Insurance companies make huge profits from this vehicle, and consumers get minimal benefits if anything at all.
Equity-indexed annuities are a hot topic, as I see them being sold at nearly every "free" steak dinner seminar in town. The sales pitch is: you can’t lose any money if the stock market goes down, and if the stock market goes up, you get some of the gains.
They don’t tell you that while you won’t lose any money if the markets go down, you are very limited in how much you make if the market goes up.
This year, the S&P is up 17%. Most equity-indexed annuity holders will make between 0-3%. Doesn’t sound as good. Sure, you can't lose any money, but at what cost? Just put the money in a CD. You'll get more guaranteed interest over time, and they are much more flexible.

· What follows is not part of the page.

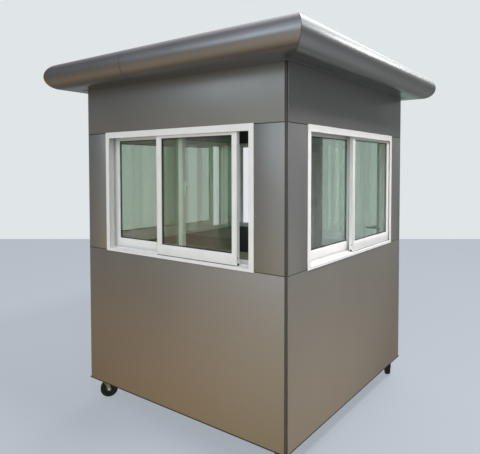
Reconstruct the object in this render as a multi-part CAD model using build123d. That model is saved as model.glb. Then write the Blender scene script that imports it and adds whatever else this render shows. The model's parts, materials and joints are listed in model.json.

Here are some more things you should know about annuities before deciding.
Annuities are taxed in a relatively inefficient manner. All growth in an annuity is taxed as regular income. Generally speaking, income taxes are higher than capital gains rates. An increase in stock price is taxed as a capital gain.
Want some money out of your annuity? Not so fast. Most annuities charge you a significant penalty if you take over 10% of your money annually. Most penalty periods can last anywhere from 5 to 15 years. Penalties for withdrawals over 9% are common. In other words, once you buy an annuity, you’re stuck.
If you've had an annuity for a while and it no longer has a surrender penalty, it might make sense to look at other options. The people I've helped move these things have been happy with their decision.
You must be at least 59-½ to withdraw money from an annuity, or the IRS assesses a 10% penalty.
So what do you do if you are pitched an annuity at a free steak dinner? Be wary, chew your food, and take your time. Of all the annuity owners I’ve met, few, if any, understand them. Try not to listen to the hype.
I can’t help but go back to the fact that a diversified portfolio of stocks and bonds has unparalleled historical success. Why reinvent the wheel? Why make something more complicated than it needs to be?
Feel free to get your steak, but pass on their offer.